Sometimes, load configurations become easier to handle when an empty tree structure is created prior to loading. This can be done using the DataManager‘s create_groups argument, also allowing to specify custom group classes, e.g. to denote a time series.

# Load the (binary) measurement data for each day
measurement_data:
  loader: hdf5
  glob_str: measurements/day*.hdf5
  required: true
  path_regex: measurements/day(\d+).hdf5
  target_path: measurements/{match:}
from dantro.groups import TimeSeriesGroup

dm = MyDataManager(data_dir=my_data_dir, out_dir=False,
                   load_cfg=my_load_cfg,
                   create_groups=[dict(path='measurements',
                                       Cls=TimeSeriesGroup)])

dm.load_from_cfg(print_tree='condensed')
# Will print something like:
# Tree of MyDataManager , 1 member, 0 attributes
#  └─ measurements                <TimeSeriesGroup, 42 members, 0 attributes>
#     └┬ 000                      <OrderedDataGroup, 3 members, 0 attributes>
#        └┬ precipitation         <NumpyDataContainer, int64, shape (165,), 0 attributes>
#         ├ sensor_data           <OrderedDataGroup, 23 members, 1 attribute>
#           └┬ sensor000          <NumpyDataContainer, float64, shape (3, 92), 0 attributes>
#            ├ sensor001          <NumpyDataContainer, float64, shape (3, 91), 0 attributes>
#            ├ sensor002          <NumpyDataContainer, float64, shape (3, 93), 0 attributes>
#            ├ ...

Remarks:

  • Multiple paths can be specified in create_groups.

  • Paths can also have multiple segments, like my/custom/group/path.

  • The dm['measurements'] entry is now a TimeSeriesGroup, and thus represents one dimension of the stored data, e.g. the precipitation data.

Loading data as proxy#

Sometimes, data is too large to be loaded into memory completely. For example, if we are only interested in the precipitation data, the sensor data should not be loaded into memory.

Dantro provides a mechanism to build the data tree using placeholder objects, so-called proxies. The following example illustrates that, and furthermore uses the dask framework to allow delayed computations.

# Load the (binary) measurement data for each day
measurement_data:
  loader: hdf5
  glob_str: measurements/day*.hdf5
  required: true
  path_regex: measurements/day(\d+).hdf5
  target_path: measurements/{match:}
  load_as_proxy: true
  proxy_kwargs:
    resolve_as_dask: true
from dantro.containers import XrDataContainer
from dantro.mixins import Hdf5ProxySupportMixin

class MyXrDataContainer(Hdf5ProxySupportMixin, XrDataContainer):
    """An xarray data container that allows proxy data"""

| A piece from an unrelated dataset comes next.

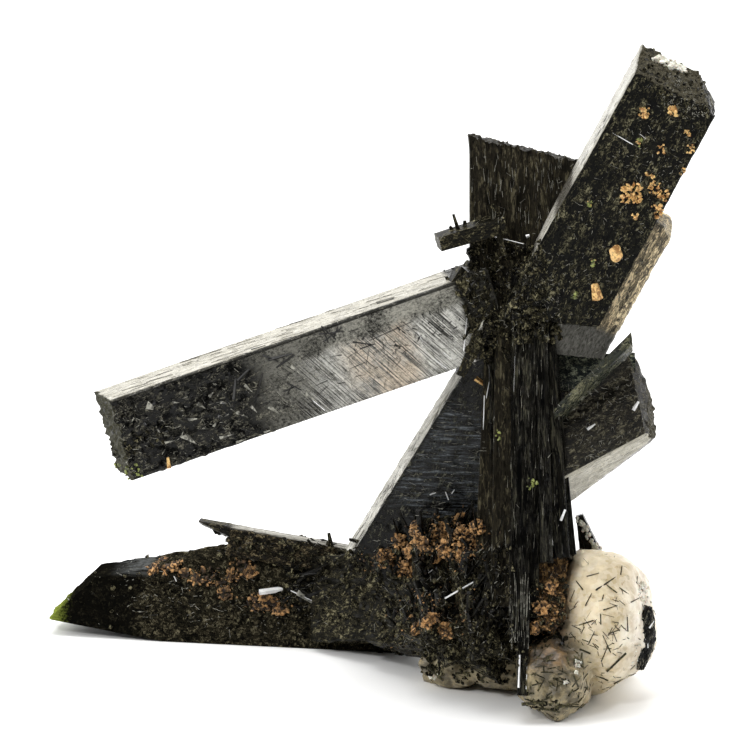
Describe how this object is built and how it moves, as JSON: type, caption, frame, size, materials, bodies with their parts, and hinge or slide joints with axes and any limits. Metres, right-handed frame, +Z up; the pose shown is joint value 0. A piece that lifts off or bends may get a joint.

class MyDataManager(AllAvailableLoadersMixin, dantro.DataManager):
    """A DataManager specialization that can load various kinds of data
    and uses containers that supply proxy support
    """
    # Configure the HDF5 loader to use the custom xarray container
    _HDF5_DSET_DEFAULT_CLS = MyXrDataContainer

dm = MyDataManager(data_dir=my_data_dir, out_dir=False,
                   load_cfg=my_load_cfg)
dm.load_from_cfg(print_tree='condensed')
# Will print something like:
# Tree of MyDataManager , 1 member, 0 attributes
#  └─ measurements                <OrderedDataGroup, 42 members, 0 attributes>
#     └┬ 000                      <OrderedDataGroup, 3 members, 0 attributes>
#        └┬ precipitation         <MyXrDataContainer, proxy (hdf5, dask), int64, shape (165,), 0 attributes>
#         ├ sensor_data           <OrderedDataGroup, 23 members, 1 attribute>
#           └┬ sensor000          <MyXrDataContainer, proxy (hdf5, dask), float64, shape (3, 92), 0 attributes>
#            ├ sensor001          <MyXrDataContainer, proxy (hdf5, dask), float64, shape (3, 91), 0 attributes>
#            ├ sensor002          <MyXrDataContainer, proxy (hdf5, dask), float64, shape (3, 93), 0 attributes>
#            ├ ...

# Work with the data in the same way as before; it's loaded on the fly
total_precipitation = 0.
for day_data in dm['measurements'].values():
    total_precipitation += day_data['precipitation'].sum()

Remarks:

For details about loading large data using proxies and dask, see Handling Large Amounts of Data.